Más allá de sus humanas debilidades –todos las tenemos de una u otra manera–, fue un alma noble, un amigo consecuente, un generoso y solidario colaborador con los necesitados. Sus preocupaciones y ocupaciones familiares fueron constantes para con sus hijos y hermanos; siempre acudió con prontitud, resolución y eficacia. Profesionalmente tuvo un gran sentido de la responsabilidad y del deber, tal y como podemos acreditar quienes fuimos sus compañeros de trabajo, al igual que sus numerosos clientes. Su aportación intelectual queda plasmada en la memoria de sus alumnos y en enjundiosos estudios jurídicos y artículos publicados a través de los años.

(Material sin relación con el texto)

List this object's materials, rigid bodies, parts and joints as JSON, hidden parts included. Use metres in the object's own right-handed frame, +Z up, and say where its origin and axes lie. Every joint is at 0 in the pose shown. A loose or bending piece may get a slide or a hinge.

La amistad que desde niño me unió a Henrique Iribarren Monteverde, estuvo siempre signada por la lealtad, la sinceridad, la incondicionalidad y el interés reciproco a través de los años transcurridos desde que nos conocimos en el Colegio San Ignacio –un profundo vínculo afectivo, siempre concurrente en los momentos vividos–. Nuestras conversaciones nunca dejaron de ser frecuentes, solía comentar mis artículos de prensa y escritos diversos con espíritu crítico y acudía presuroso a las reuniones convocadas entre amigos de siempre –aquellas que sostuvimos por décadas junto a Alfredo de Armas, Armando Carmona, Saúl Godoy, Pedro Palazzi y quien esto escribe–. Su prematuro e inesperado tránsito a la eternidad no solo nos produce un enorme desconcierto, también constituye una pérdida irreparable que solo podremos atenuar en el recuerdo imperecedero de su franqueza, ingeniosidad y don de gentes. De tal manera seguiremos hermanados –como solíamos decir, evocando los encierros taurinos de Pamplona– hasta el final de los tiempos.